Si on s’intéresse maintenant aux 3ces majeures et mineures, on peut les comparer également avec leur valeur dans le tempérament égal. La 3ce majeure est une superposition de 4 demi-tons, la 3ce mineure une superposition de 3 demi-tons. Nous allons donc comparer \( \frac{5}{4} \) — la valeur de la 3ce majeure naturelle — à la superposition de 4 demi-tons tempérés, et \( \frac{7}{6} \) — la valeur de la 3ce mineure naturelle — à la superposition de 3 demi-tons tempérés.

\( \sqrt[12]{2}^4≃1,2599>\frac{5}{4}=1,25 \)
la 3ce majeure tempérée est donc plus grande que la 3ce majeure acoustique

\( \sqrt[12]{2}^3≃1,1892<\frac{6}{5}=1,2 \)
la 3ce mineure tempérée est donc plus petite que la 3ce mineure acoustique

D’une manière générale, les intervalles tempérés sont tous “faux” par rapport à leurs équivalents naturels, mais ils sont tous également “faux” ce qui permet la conservation des intervalles lors des transpositions.

La démarche de Pythagore est nouvelle et fondatrice en ce qu’elle substitue la pensée scientifique à l’expérience sensible qui prévalait jusqu’alors. Ces deux approches — expérience sensible et pensée scientifique — vont cohabiter ensuite tout au long de l’histoire de la musique occidentale. Composer c’est à la fois compter (les intervalles, les mesures, les temps, les notes, les accords, les degrés) et écouter (faire des choix à l’oreille, préférer tel motif, tel rythme, tel accord, tel enchaînement). Quand on fait la somme de tous les éléments naturels qui ont structuré la musique occidentale — l’accord de septième de dominante issu des intervalles des harmoniques naturels de rang 4 à 7, la division dodécaphonique de l’octave par la quinte naturelle, l’échelle diatonique faite par la superposition du même intervalle, la longue aversion pour la quinte diminuée, dimension irrationnelle, pour n’en citer que les principaux —, il paraît difficile de nier la place considérable qu’ils occupent. La position de démiurge dévolue à l’artiste au XXe siècle et les bouleversements rapides de l’Art ont pu le faire oublier. Auparavant, beaucoup de musiciens furent des théoriciens et cherchèrent à comprendre et à rationaliser leur perception musicale, dans le but de nourrir la musique de ces découvertes (Zarlino, Rameau, Bach, Marburg, Schœnberg…).

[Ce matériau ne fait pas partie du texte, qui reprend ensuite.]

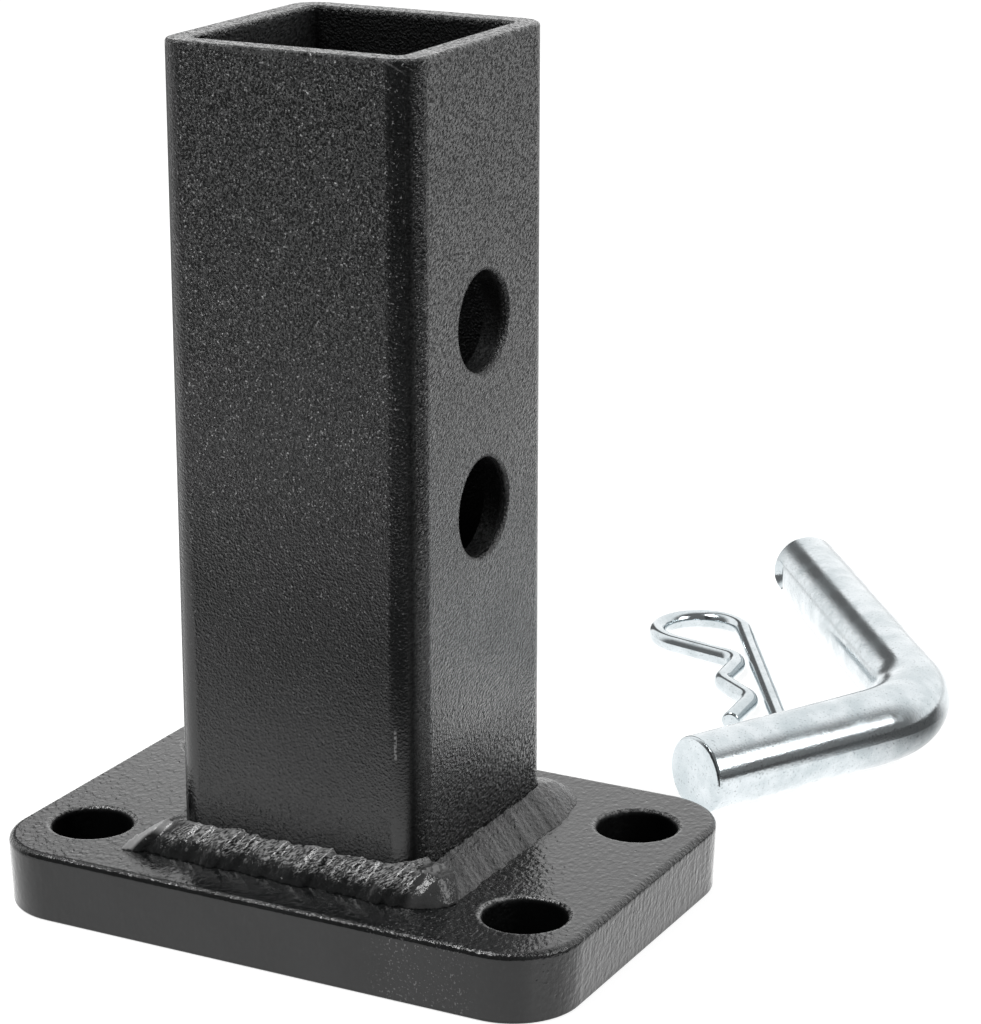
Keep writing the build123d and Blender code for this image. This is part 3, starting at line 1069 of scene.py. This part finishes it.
# %% What the metal and the paint mirror of the room
away_from_camera = (-0.465, 0.885, 0)
to_the_card = (-0.743, 0.669, 0)
behind_band, behind_levels = (-0.1, 0.4), (0.2, 1.35)
card_band, card_level = (0.980, 0.994), 0.12
world = bpy.data.worlds.new("pale_room")
bpy.context.scene.world = world
world.use_nodes = True
room = world.node_tree
room_way = add_node(room, "ShaderNodeTexCoord").outputs["Generated"]
flatten = add_node(room, "ShaderNodeVectorMath", operation="MULTIPLY")
feed(room, flatten.inputs[0], room_way)
flatten.inputs[1].default_value = (1, 1, 0)
level_way = one_long(room, flatten.outputs["Vector"])
room_mirrored = product(
    room,
    ramp_node(room, along(room, room_way, away_from_camera), *behind_band, *behind_levels),
    ramp_node(room, along(room, level_way, to_the_card), *card_band, 1.0, card_level),
)
print("the room is brightest behind the object")

# %% [markdown]
# ### The room's plain light
# Rays from the camera see plain white, glossy and transmission rays see the mirrored room,
# and all other rays, the ones that light the object, get the plain level.

# %% Light of the room
room_level = 0.62
room_light = room.nodes["Background"]
room_light.inputs["Color"].default_value = (1, 1, 1, 1)
room_light.inputs["Strength"].default_value = room_level
room_rays = add_node(room, "ShaderNodeLightPath").outputs
room_brightness = add_node(room, "ShaderNodeMix", data_type="FLOAT", B=1.0)
feed(room, room_brightness.inputs["Factor"], room_rays["Is Camera Ray"])
feed(room, room_brightness.inputs["A"], room_mirrored)
room_seen = add_node(room, "ShaderNodeBackground", Color=(1, 1, 1, 1))
feed(room, room_seen.inputs["Strength"], room_brightness.outputs["Result"])
seen_share = largest(
    room,
    room_rays["Is Camera Ray"], room_rays["Is Glossy Ray"], room_rays["Is Transmission Ray"],
)
room_mix = add_node(room, "ShaderNodeMixShader")
feed(room, room_mix.inputs["Fac"], seen_share)
feed(room, room_mix.inputs[1], room_light.outputs["Background"])
feed(room, room_mix.inputs[2], room_seen.outputs["Background"])
feed(room, room.nodes["World Output"].inputs["Surface"], room_mix.outputs["Shader"])
print("room lights the object at", room_level)

# %% [markdown]
# ## Two soft lamps
# Two large square lamps give the broad highlights: one to the right and one above and in
# front. They are large and weak, so that a colour renders about as it is written.

# %% Lamps
lamp_target = (0, 0, 70 * MM)


def soft_lamp(name, place, size, watts):
    """A large square lamp at a place, turned towards the object, all in metres."""
    data = bpy.data.lights.new(name, "AREA")
    data.shape = "SQUARE"
    data.size = size
    data.energy = watts
    lamp = bpy.data.objects.new(name, data)
    bpy.context.scene.collection.objects.link(lamp)
    lamp.location = place
    way = Vector(lamp_target) - Vector(place)
    lamp.rotation_euler = way.to_track_quat("-Z", "Y").to_euler()
    print(name, "has", watts, "watts")


soft_lamp("right_softbox", (1.1, 0.1, 0.7), 0.6, 7.0)
soft_lamp("top_softbox", (-0.3, -0.5, 1.3), 0.5, 15.0)
bpy.context.scene.view_settings.view_transform = "Standard"

# %% [markdown]
# ## Sizes
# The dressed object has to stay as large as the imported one, so the growth of its box over
# the imported box is printed, in millimetres.

# %% Print how much the sizes grew
dressed_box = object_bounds()
growth = [[round((b - a) / MM, 3) for a, b in zip(*pair)] for pair in zip(cad_box, dressed_box)]
print("grown by, in mm:", growth)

Aristote, Métaphysique, Livre 1, Chapitre V

Au temps de ces philosophes, et avant eux, ceux qu'on nomme pythagoriciens s'appliquèrent d'abord aux mathématiques, et firent avancer cette science. Nourris dans cette étude, ils pensèrent que les principes des mathématiques étaient les principes de tous les êtres. Les nombres sont de leur nature antérieurs aux choses; et les pythagoriciens croyaient apercevoir dans les nombres plutôt que dans le feu, la terre et l'eau, une foule d'analogies avec ce qui est et ce qui se produit. Telle combinaison de nombres, par exemple, leur semblait être la justice, telle autre, l'âme et l'intelligence, telle autre, l'à-propos; et ainsi à peu près de tout le reste. Enfin, ils voyaient dans les nombres, les combinaisons de la musique et ses accords. Toutes les choses leur ayant donc paru formées à la ressemblance des nombres, et les nombres étant d'ailleurs antérieurs à toutes choses, ils pensèrent que les éléments des nombres sont les éléments de tous les êtres, et que le ciel dans son ensemble est une harmonie et un nombre. Toutes les concordances qu'ils pouvaient découvrir dans les nombres et dans la musique, avec les phénomènes du ciel et ses parties, et avec l'ordonnance de l'univers, ils les réunissaient, ils en composaient un système. […] Or, voici quelle paraît être leur doctrine: le nombre est le principe des êtres sous le point de vue de la matière, et aussi la cause de leurs modifications et de leurs états divers; les éléments du nombre sont le pair et impair; l'impair est fini, le pair infini; l'unité tient à la fois de ces deux éléments, car elle est à la fois paire et impaire; le nombre vient de l'unité; enfin, le ciel dans son ensemble se compose, comme déjà nous l'avons dit, de nombres.